In a 6-3 decision, justices ruled that while lying about military honors and military service was "contemptible," the First Amendment "protects the speech we detest, as well as the speech we embrace," Justice Anthony Kennedy wrote for the majority.
Through a spokeswoman, U.S. Rep. Joe Wilson, R-S.C., whose district includes Beaufort County and its three military installations, called the court's decision "disappointing."
"The brave men and women serving in our armed forces deserve the utmost honor and respect," Caroline Delleney said. "By willingly lying about one's military service, he or she is disrespecting our military personnel."
Delleney said Wilson will seek other legislative avenues to outlaw lying about military service. He is a co-sponsor of bill authored by Rep. Joe Heck, R-Nev., that would make it illegal to seek money or other benefits by claiming military service.
The proposal was referred last year to the House Subcommittee on Crime, Terrorism and Homeland Security, according to congressional records.
Veterans groups also opposed the court's ruling.
"AMVETS maintains that stolen valor causes real harm to our American veterans, and we will continue to fight to protect the integrity of military awards and decorations," AMVETS national commander Gary Fry said in a statement. "The shameful lying by Stolen Valor perpetrators demeans the service of our true heroes, and cannot be accepted as protected speech."
However, a spokesman for the ACLU said the court was right to reject the law.

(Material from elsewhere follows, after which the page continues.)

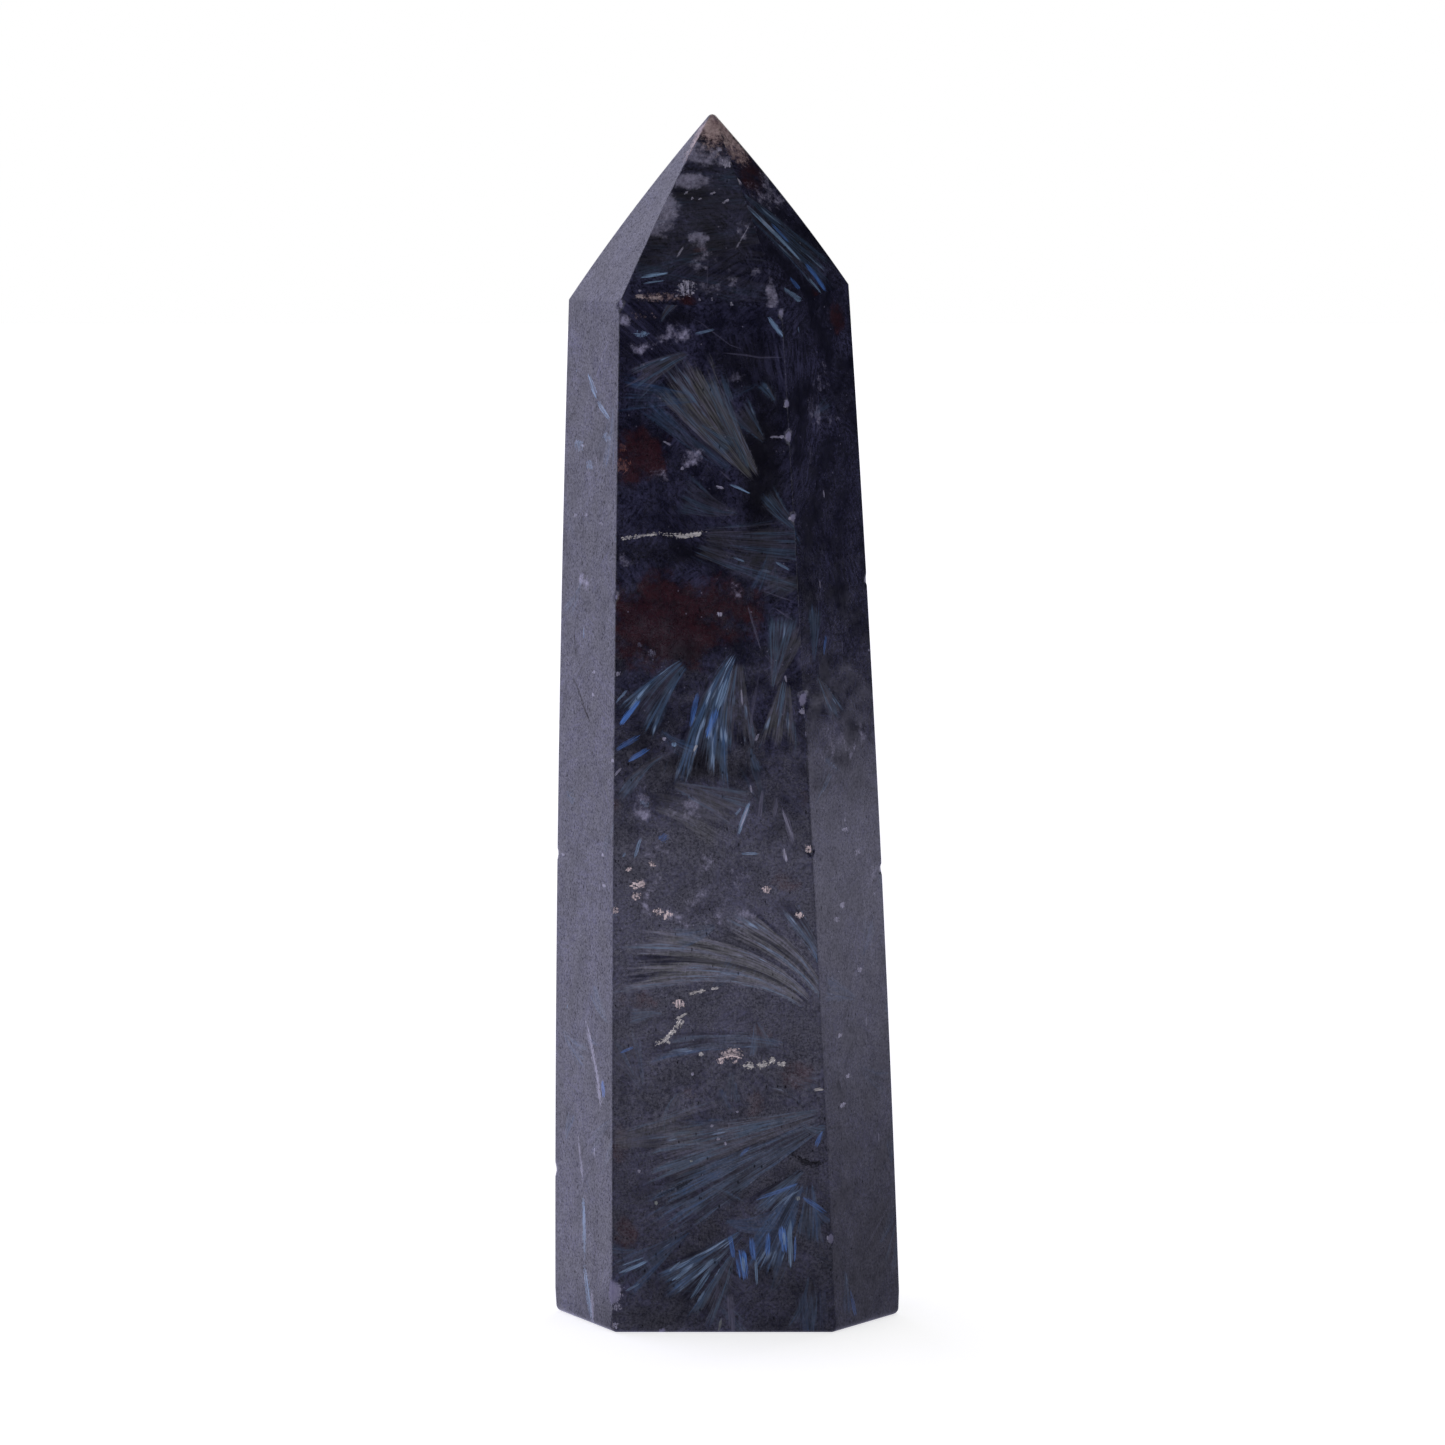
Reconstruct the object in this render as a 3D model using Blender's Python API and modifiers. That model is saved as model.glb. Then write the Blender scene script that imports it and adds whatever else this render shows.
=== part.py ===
"""A polished hornblende tower: one stone, ground to six long body facets and a six-facet point.

The stone is built the way it is cut. Rings of six corners are carried up from the flat base to
the shoulder, and from the shoulder to the point, and each facet is crowned a little, as facets
ground by hand on a flat wheel are. The edges are eased, the rim of the base more than the rest,
and small chips are knocked out of the ridges and the rim.

Units are metres, +Z is up, and the origin is the middle of the base. The broad front facet
faces -Y. Run it with: blender --background --python part.py
"""

import math
from random import Random
from typing import NamedTuple

import bmesh
import bpy
from mathutils import Vector

MM = 0.001


class Corner(NamedTuple):
    """One long ridge of the stone, in millimetres."""

    name: str
    base: tuple[float, float]
    shoulder: tuple[float, float, float]


class Nick(NamedTuple):
    """A chip in an edge, in millimetres: where its middle is, how long and how deep it is."""

    corner: str
    place: float
    length: float
    depth: float


# The six ridges, anticlockwise as seen from above. Opposite ends of a facet are parallel, so that
# each facet is flat before its crown is added. The shoulder is higher on the right, as cut.
CORNERS = (
    Corner("front_left", (-9.50, -10.50), (-8.80, -8.60, 85.0)),
    Corner("front_right", (8.95, -10.50), (4.40, -8.60, 84.65)),
    Corner("right", (14.40, -2.30), (10.03, -0.14, 85.95)),
    Corner("back_right", (8.20, 10.50), (5.80, 8.50, 85.6)),
    Corner("back_left", (-8.00, 10.50), (-8.20, 8.50, 85.0)),
    Corner("left", (-14.40, -0.80), (-13.10, -0.13, 84.7)),
)
NAMES = [corner.name for corner in CORNERS]
APEX = Vector((-1.24, 0.20, 100.36))

BODY_CROWN = 0.30
TIP_CROWN = 0.30
BODY_RINGS = 6
TIP_RINGS = 5

RIM_EASE = 0.60
RIDGE_EASE = 0.22
SHOULDER_EASE = 0.25
TIP_EASE = 0.20
EASE_SEGMENTS = 3

# Chips along the ridges, with the height of each above the base.
RIDGE_NICKS = (
    Nick("front_left", 85.0, 1.1, 0.22),
    Nick("front_left", 3.4, 2.4, 0.20),
    Nick("front_left", 61.0, 0.8, 0.12),
    Nick("front_right", 84.2, 0.8, 0.16),
    Nick("front_right", 76.8, 0.8, 0.13),
    Nick("front_right", 74.1, 1.1, 0.18),
    Nick("front_right", 67.5, 0.9, 0.14),
    Nick("front_right", 52.6, 1.5, 0.16),
    Nick("front_right", 39.4, 1.0, 0.17),
    Nick("front_right", 7.9, 1.0, 0.16),
    Nick("right", 37.5, 0.9, 0.15),
    Nick("right", 61.5, 0.8, 0.12),
    Nick("back_right", 48.0, 1.2, 0.18),
    Nick("back_right", 84.9, 1.0, 0.18),
    Nick("back_left", 22.5, 1.3, 0.18),
    Nick("back_left", 70.0, 0.9, 0.14),
    Nick("left", 38.6, 1.0, 0.15),
    Nick("left", 12.0, 0.9, 0.14),
)

# Chips along the rim of the base, with the share of the way from one corner to the next.
RIM_NICKS = (
    Nick("front_left", 0.22, 1.2, 0.20),
    Nick("front_left", 0.63, 0.9, 0.16),
    Nick("front_right", 0.55, 1.2, 0.20),
    Nick("right", 0.40, 1.4, 0.22),
    Nick("back_right", 0.70, 1.1, 0.18),
    Nick("back_left", 0.30, 1.3, 0.20),
    Nick("left", 0.30, 1.2, 0.20),
)
NICK_BREADTH = 0.75
NICK_ROUGHNESS = 0.16
SEED = 7

STONE_COLOUR = (0.018, 0.017, 0.025, 1.0)
STONE_ROUGHNESS = 0.22


def clear_scene():
    """Removes the objects that Blender starts with."""
    for obj in list(bpy.data.objects):
        bpy.data.objects.remove(obj)


def new_collection(name):
    """A collection of that name, linked to the scene."""
    collection = bpy.data.collections.new(name)
    bpy.context.scene.collection.children.link(collection)
    return collection


def base_point(corner):
    """The corner's place on the base."""
    return Vector((*corner.base, 0.0))


def outward(points, index):
    """The plan direction out of a ring's corner. Its length moves both facets there out by 1."""
    here = points[index]
    after = points[(index + 1) % len(points)]
    normals = []
    for start, end in ((points[index - 1], here), (here, after)):
        along = (end - start).xy.normalized()
        normals.append(Vector((along.y, -along.x)))
    total = normals[0] + normals[1]
    return Vector((*(total / (1 + normals[0].dot(normals[1]))), 0.0))


def ring(lower, upper, share, crown):
    """Six corners at a share of the way between two rings, pushed out by the facets' crown."""
    points = [low.lerp(high, share) for low, high in zip(lower, upper)]
    swell = crown * 4 * share * (1 - share)
    return [point + outward(lower, i) * swell for i, point in enumerate(points)]


def stone_rings():
    """The rings of corners from the base to just under the point."""
    base = [base_point(corner) for corner in CORNERS]
    shoulder = [Vector(corner.shoulder) for corner in CORNERS]
    tip = [APEX] * len(CORNERS)
    body = [ring(base, shoulder, step / BODY_RINGS, BODY_CROWN) for step in range(BODY_RINGS)]
    point = [ring(shoulder, tip, step / TIP_RINGS, TIP_CROWN) for step in range(TIP_RINGS)]
    return body + point


def ridge_point(name, height):
    """Where a ridge is at a height above the base: the point, and the direction out of it."""
    index = NAMES.index(name)
    base = [base_point(corner) for corner in CORNERS]
    shoulder = [Vector(corner.shoulder) for corner in CORNERS]
    share = min(height / shoulder[index].z, 1.0)
    return ring(base, shoulder, share, BODY_CROWN)[index], outward(base, index).normalized()


def rim_point(name, share):
    """Where the base's rim is, a share of the way to the next corner, and the direction out."""
    index = NAMES.index(name)
    start = base_point(CORNERS[index])
    end = base_point(CORNERS[(index + 1) % len(CORNERS)])
    along = (end - start).normalized()
    return start.lerp(end, share), Vector((along.y, -along.x, -1.0)).normalized()


def ease_weight(start, end, ring_of):
    """How much of the rim's ease an edge gets. Edges that lie inside a facet get none."""
    low, high = sorted((ring_of[start], ring_of[end]))
    if low == high:
        eases = {0: RIM_EASE, BODY_RINGS: SHOULDER_EASE}
        return eases.get(low, 0.0) / RIM_EASE
    return (RIDGE_EASE if high <= BODY_RINGS else TIP_EASE) / RIM_EASE


def build_stone(collection):
    """The cut stone: rings of corners, closed by the base below and the point above."""
    mesh = bpy.data.meshes.new("crystal_tower")
    shape = bmesh.new()
    rings = stone_rings()
    ring_of = {}
    rows = []
    for level, points in enumerate(rings):
        rows.append([shape.verts.new(point * MM) for point in points])
        ring_of.update((vert, level) for vert in rows[-1])
    apex = shape.verts.new(APEX * MM)
    ring_of[apex] = len(rings)
    count = len(CORNERS)
    for lower, upper in zip(rows, rows[1:]):
        for i in range(count):
            j = (i + 1) % count
            shape.faces.new((lower[i], lower[j], upper[j], upper[i]))
    for i in range(count):
        shape.faces.new((rows[-1][i], rows[-1][(i + 1) % count], apex))
    shape.faces.new(reversed(rows[0]))
    weights = shape.edges.layers.float.new("bevel_weight_edge")
    for edge in shape.edges:
        edge[weights] = ease_weight(*edge.verts, ring_of)
    shape.to_mesh(mesh)
    shape.free()
    stone = bpy.data.objects.new("crystal_tower", mesh)
    collection.objects.link(stone)
    return stone


def ease_edges(stone):
    """Rounds the worn edges, each by its own weight."""
    bevel = stone.modifiers.new("eased edges", "BEVEL")
    bevel.limit_method = "WEIGHT"
    bevel.width = RIM_EASE * MM
    bevel.segments = EASE_SEGMENTS


def build_cutter(collection, number, centre, out, nick):
    """A rough ball that bites one chip out of an edge."""
    half = nick.length / 2
    bite = NICK_BREADTH * half
    reach = math.hypot(bite, nick.depth)
    shape = bmesh.new()
    bmesh.ops.create_icosphere(shape, subdivisions=2, radius=1.0)
    rough = Random(SEED + number)
    for vert in shape.verts:
        vert.co *= 1 + NICK_ROUGHNESS * rough.uniform(-1, 1)
    mesh = bpy.data.meshes.new(f"nick_cutter_{number:02d}")
    shape.to_mesh(mesh)
    shape.free()
    cutter = bpy.data.objects.new(mesh.name, mesh)
    collection.objects.link(cutter)
    cutter.rotation_mode = "QUATERNION"
    cutter.rotation_quaternion = out.to_track_quat("X", "Z")
    cutter.scale = Vector((reach, bite, half)) * MM
    cutter.location = (centre + out * (reach - nick.depth)) * MM
    cutter.hide_render = True
    cutter.display_type = "WIRE"


def chip_edges(stone, cutters):
    """Takes every chip out of the stone."""
    places = [(nick, *ridge_point(nick.corner, nick.place)) for nick in RIDGE_NICKS]
    places += [(nick, *rim_point(nick.corner, nick.place)) for nick in RIM_NICKS]
    for number, (nick, centre, out) in enumerate(places):
        build_cutter(cutters, number, centre, out, nick)
    chips = stone.modifiers.new("chips", "BOOLEAN")
    chips.operation = "DIFFERENCE"
    chips.operand_type = "COLLECTION"
    chips.collection = cutters
    chips.solver = "EXACT"


def stone_material():
    """Polished amphibole: near black, with a blue cast and a soft shine."""
    material = bpy.data.materials.new("polished_hornblende")
    material.use_nodes = True
    shader = material.node_tree.nodes["Principled BSDF"]
    shader.inputs["Base Color"].default_value = STONE_COLOUR
    shader.inputs["Roughness"].default_value = STONE_ROUGHNESS
    shader.inputs["Metallic"].default_value = 0.0
    return material


def main():
    """Builds the tower."""
    clear_scene()
    stone = build_stone(new_collection("hornblende_crystal_tower"))
    ease_edges(stone)
    chip_edges(stone, new_collection("cutters"))
    stone.data.materials.append(stone_material())


main()
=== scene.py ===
"""A polished hornblende tower, dressed for a photograph.

The stone is near black. Sprays of amphibole needles run through it, and where they lie at the
right angle they flash blue and silver; here those flashes are painted into their colour.
Patches of garnet red, clouds of pale quartz haze and cream flecks lie between them. The stone
was ground on a flat wheel to six long facets and a six-facet point, then polished, so that
every grain is flush with the surface and what remains of the natural form is colour alone.
The ridges and the rim have lost small chips in handling.

Lengths on the stone are in millimetres, and become metres where its mesh is made. Those of the
studio are in metres.
"""

import logging
import math
from collections.abc import Iterable
from dataclasses import dataclass
from enum import Enum
from functools import partial, reduce
from random import Random

import bpy
import numpy as np
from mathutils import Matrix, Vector


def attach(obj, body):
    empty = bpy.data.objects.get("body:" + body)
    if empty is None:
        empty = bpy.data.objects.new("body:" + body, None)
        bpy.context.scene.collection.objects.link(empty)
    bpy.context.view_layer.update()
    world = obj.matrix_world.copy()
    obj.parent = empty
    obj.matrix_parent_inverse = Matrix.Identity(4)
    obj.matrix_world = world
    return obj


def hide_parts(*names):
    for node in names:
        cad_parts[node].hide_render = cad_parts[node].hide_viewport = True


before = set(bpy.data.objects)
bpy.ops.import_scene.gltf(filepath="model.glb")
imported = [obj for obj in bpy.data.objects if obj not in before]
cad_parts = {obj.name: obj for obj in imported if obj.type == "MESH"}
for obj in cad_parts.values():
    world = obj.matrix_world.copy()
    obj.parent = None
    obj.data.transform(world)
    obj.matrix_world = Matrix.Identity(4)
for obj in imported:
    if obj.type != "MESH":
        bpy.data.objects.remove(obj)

Array = np.ndarray
Tree = bpy.types.NodeTree
Socket = bpy.types.NodeSocket
Pair = tuple[float, float]
Triple = tuple[float, float, float]

MM = 0.001
NODE = "crystal_tower"
FACETS = 6
STRAND_LAYERS = 4
MARK_LAYERS = 5
UP = (0, 0, 1.0)
DOWN = (0, 0, -1.0)

# The shares of its half angle and its length over which a spray fades at its sides and ends,
# and how far past its border its field goes on, as a share of that fade.
SIDE_FADE = 0.5
START_FADE = 0.15
END_FADE = 0.5
SPRAY_MARGIN = 0.25
# How far past its edge a mark may be drawn, how much further a ragged one may, as a share of
# its width, and how far past that its field goes on.
MARK_MARGIN = 0.35
RAG_REACH = 0.5
MARK_SPARE = 0.65
# Where a patch ends, and where one of garnet keeps small sprays off if it is this strong.
CLOUD_REACH = 1.35
GARNET_REACH = 1.3
STRONG = 0.8
# Brings noise, which goes from 0 to 1, round 0.
CENTRED = (-0.5, -0.5, -0.5)

log = logging.getLogger("hornblende_tower")


def smooth(x: Array) -> Array:
    """Rises from 0 at 0 to 1 at 1 with level ends: 3x squared less 2x cubed, held outside."""
    x = np.clip(x, 0.0, 1.0)
    return x * x * (3 - 2 * x)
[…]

"Perfectly respectable people sometimes lie to protect their privacy, avoid hurt feelings, make others feel better, duck minor obligations or protect themselves and others from prejudice," Jameel Jaffer, the ACLU's deputy legal director, said in a statement. "If the court had endorsed the government's sweeping argument, the government could regulate all of these false statements, and even criminalize them."